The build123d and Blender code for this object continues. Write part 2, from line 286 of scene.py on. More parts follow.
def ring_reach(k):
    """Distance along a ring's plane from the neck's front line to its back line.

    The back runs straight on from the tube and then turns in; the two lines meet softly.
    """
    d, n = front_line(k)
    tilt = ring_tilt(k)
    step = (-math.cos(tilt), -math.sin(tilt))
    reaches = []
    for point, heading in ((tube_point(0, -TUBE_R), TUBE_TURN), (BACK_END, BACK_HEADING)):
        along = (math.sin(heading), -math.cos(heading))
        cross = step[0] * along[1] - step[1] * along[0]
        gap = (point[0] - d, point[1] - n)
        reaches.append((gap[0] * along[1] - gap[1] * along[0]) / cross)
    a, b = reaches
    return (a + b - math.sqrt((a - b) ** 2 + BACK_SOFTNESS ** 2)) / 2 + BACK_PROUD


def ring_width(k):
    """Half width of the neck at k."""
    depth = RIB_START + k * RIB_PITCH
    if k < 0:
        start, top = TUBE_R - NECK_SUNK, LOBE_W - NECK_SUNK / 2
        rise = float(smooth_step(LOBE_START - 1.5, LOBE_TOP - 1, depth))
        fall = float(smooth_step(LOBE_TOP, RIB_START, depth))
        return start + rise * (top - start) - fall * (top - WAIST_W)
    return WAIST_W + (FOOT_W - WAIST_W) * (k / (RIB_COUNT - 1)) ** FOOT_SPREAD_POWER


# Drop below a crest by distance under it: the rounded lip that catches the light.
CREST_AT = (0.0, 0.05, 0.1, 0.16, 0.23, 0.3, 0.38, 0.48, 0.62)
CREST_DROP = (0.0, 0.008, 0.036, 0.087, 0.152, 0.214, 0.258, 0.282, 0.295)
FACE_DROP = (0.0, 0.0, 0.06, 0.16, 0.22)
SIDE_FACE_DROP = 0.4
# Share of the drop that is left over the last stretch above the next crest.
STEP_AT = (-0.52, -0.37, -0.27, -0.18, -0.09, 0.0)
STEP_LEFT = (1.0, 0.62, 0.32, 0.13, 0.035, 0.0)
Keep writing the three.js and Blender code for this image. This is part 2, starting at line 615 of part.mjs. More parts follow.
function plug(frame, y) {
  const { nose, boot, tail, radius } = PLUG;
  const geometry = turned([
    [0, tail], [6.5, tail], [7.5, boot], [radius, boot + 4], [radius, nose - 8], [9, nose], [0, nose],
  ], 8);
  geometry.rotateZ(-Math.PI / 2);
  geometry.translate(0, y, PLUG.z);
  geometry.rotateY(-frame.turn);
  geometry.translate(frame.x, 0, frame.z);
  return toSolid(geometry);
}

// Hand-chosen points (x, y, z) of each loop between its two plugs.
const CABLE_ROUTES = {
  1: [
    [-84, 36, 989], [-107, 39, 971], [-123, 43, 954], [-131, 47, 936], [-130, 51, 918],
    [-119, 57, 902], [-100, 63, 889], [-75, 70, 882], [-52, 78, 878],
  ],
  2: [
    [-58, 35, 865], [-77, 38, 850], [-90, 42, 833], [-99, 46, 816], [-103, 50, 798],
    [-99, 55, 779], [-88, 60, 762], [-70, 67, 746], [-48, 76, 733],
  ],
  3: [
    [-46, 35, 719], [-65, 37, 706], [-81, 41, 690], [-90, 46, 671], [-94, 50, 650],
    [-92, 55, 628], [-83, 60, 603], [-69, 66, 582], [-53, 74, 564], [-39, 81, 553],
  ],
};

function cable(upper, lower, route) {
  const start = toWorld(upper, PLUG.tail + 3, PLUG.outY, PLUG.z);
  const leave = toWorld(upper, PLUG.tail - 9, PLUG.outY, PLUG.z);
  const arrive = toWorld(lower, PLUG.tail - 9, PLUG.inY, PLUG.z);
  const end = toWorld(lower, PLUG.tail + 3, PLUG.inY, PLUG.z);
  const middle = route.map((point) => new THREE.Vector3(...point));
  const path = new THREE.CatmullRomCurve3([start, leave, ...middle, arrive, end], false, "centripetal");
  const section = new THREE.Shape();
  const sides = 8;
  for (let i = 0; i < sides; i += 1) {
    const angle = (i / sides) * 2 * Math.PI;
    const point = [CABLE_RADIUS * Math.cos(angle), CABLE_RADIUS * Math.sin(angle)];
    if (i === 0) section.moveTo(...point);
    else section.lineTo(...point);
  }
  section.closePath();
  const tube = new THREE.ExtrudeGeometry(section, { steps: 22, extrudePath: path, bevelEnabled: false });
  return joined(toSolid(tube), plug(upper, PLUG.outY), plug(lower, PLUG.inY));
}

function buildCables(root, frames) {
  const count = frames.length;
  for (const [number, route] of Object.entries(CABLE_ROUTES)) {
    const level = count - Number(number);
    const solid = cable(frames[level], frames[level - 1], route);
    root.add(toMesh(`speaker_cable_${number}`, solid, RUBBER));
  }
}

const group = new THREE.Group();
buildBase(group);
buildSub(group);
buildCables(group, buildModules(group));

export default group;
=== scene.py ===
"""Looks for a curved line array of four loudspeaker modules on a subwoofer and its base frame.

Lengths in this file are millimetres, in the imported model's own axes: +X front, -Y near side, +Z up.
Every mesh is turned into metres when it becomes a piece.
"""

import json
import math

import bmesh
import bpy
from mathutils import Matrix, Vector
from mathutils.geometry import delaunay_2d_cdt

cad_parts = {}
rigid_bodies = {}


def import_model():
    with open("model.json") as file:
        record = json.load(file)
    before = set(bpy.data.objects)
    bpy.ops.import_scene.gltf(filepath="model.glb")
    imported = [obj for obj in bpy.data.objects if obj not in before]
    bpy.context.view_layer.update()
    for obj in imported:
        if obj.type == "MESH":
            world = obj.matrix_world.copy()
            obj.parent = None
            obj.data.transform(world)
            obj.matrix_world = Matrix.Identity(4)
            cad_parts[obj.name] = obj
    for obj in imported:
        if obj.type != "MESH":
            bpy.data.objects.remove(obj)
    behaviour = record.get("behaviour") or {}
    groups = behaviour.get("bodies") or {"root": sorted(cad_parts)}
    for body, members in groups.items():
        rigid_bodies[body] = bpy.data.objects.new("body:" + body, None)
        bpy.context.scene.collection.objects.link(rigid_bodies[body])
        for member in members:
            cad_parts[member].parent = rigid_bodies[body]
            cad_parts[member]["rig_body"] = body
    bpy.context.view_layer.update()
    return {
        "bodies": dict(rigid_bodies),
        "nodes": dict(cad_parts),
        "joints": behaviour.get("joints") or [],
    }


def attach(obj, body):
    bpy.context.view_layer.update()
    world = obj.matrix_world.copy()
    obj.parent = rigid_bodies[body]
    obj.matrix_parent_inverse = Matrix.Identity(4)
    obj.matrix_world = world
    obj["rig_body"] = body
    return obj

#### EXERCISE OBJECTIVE
Quote the data above verbatim from its first line to the line that includes "return (a +", with both boundary lines retained.

#### FULL OUTPUT
The build123d and Blender code for this object continues. Write part 2, from line 286 of scene.py on. More parts follow.
def ring_reach(k):
    """Distance along a ring's plane from the neck's front line to its back line.

    The back runs straight on from the tube and then turns in; the two lines meet softly.
    """
    d, n = front_line(k)
    tilt = ring_tilt(k)
    step = (-math.cos(tilt), -math.sin(tilt))
    reaches = []
    for point, heading in ((tube_point(0, -TUBE_R), TUBE_TURN), (BACK_END, BACK_HEADING)):
        along = (math.sin(heading), -math.cos(heading))
        cross = step[0] * along[1] - step[1] * along[0]
        gap = (point[0] - d, point[1] - n)
        reaches.append((gap[0] * along[1] - gap[1] * along[0]) / cross)
    a, b = reaches
    return (a + b - math.sqrt((a - b) ** 2 + BACK_SOFTNESS ** 2)) / 2 + BACK_PROUD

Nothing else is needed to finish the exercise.